The lack of communication and teacher input throughout the planning process is both shocking and unnerving. I was stunned, therefore, when I received the July 6 staff email. Not once in that communication did the district acknowledge the amount of work teachers committed to distance learning in the spring. Not once did the district acknowledge that they were putting teachers into an incredibly difficult situation. Not once did the district outline specific plans regarding the start of school. We were instead told to wait for the parent letter to learn more. The phrasing and use of quotations referring to teachers being “fearful” or “not feeling safe,” seemed to convey the message that my feelings were of no concern to the district. The apparent lack of empathy is extremely demoralizing.
I am six months pregnant. I am a type one diabetic. I have every reason to be fearful of returning to in-person instruction in the midst of a global pandemic. If my understanding is correct, I have two choices. First, I can return to school and risk contracting Covid-19, which threatens not only my life, but also my unborn child. Second, I can take up to ten weeks of unpaid FMLA time, which means the loss of half of my family’s income. I cannot apply additional sick days to cover more paid time because I need them to cover my six weeks of maternity leave. Simply put: I can risk either mine and my unborn child’s life, or I can pay my mortgage and support my family.

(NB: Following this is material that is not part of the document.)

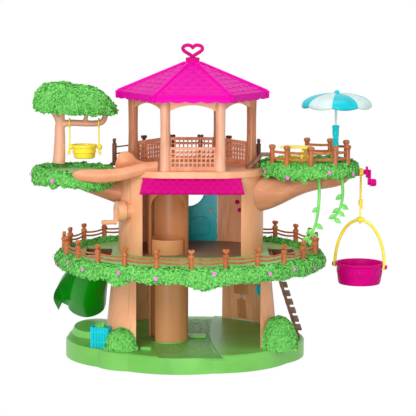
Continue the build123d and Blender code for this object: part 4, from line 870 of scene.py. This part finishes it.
def heart_block(centre, facing, width, height, thick):
    """A solid heart that stands upright and looks along a level direction, with rounded faces."""
    across, up = heart(width, height, 28)
    side = np.array([-facing[1], facing[0], 0])
    middle = np.array([0, 0, height * 0.55])
    rings = []
    for out, size in ((-0.5, 0.8), (-0.32, 1), (0.32, 1), (0.5, 0.8)):
        outline = across[:, None] * side + up[:, None] * np.array([0, 0, 1]) - middle
        rings.append(np.array(centre) + middle + size * outline + out * thick * np.array([*facing, 0]))
    return grid(rings, round_v=True, caps=True)


def sag(start, end, drop, count=9):
    """A line between two points that hangs by a drop at its middle, as a parabola."""
    share = np.linspace(0, 1, count)[:, None]
    return between(start, end, share) - np.array([0, 0, 4 * drop]) * share * (1 - share)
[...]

Earlier in the summer, the district asked my colleagues and I to complete a survey indicating our teaching preferences. I selected teaching digitally since I am at increased risk for severe illness. I had assumed that this would be an option for me and other high-risk teachers. On July 7, however, my principal explained that Clarke County teachers would not have the option of providing digital learning in the fall to students selecting that avenue. Instead, we were told that the district would be handling the online learning. Indeed, many Clarke County families rejoiced that a digital learning option is available. They were not, however, informed that a classroom teacher would not be guiding that instruction. I maintain that many families would feel quite differently if this distinction were explained clearly. Again, if this information is incorrect, I welcome correction and further explanation from CCSD administration and/or the BOE.
In conclusion, the district has made it very clear this week that I, as a teacher, am completely dispensable. My years of commitment and service to our students and their families do not matter to the district. I truly do not know what my next steps are, but I know for a fact that I need to explain exactly how I feel at this moment. Although I cannot speak for others, I know many other high-risk teachers must also be experiencing similar emotions. I understand that this is a difficult situation for all involved, but I had hoped it would be handled with the utmost empathy and consideration for our most vulnerable. Please reconsider the options for Clarke County’s high- risk teachers.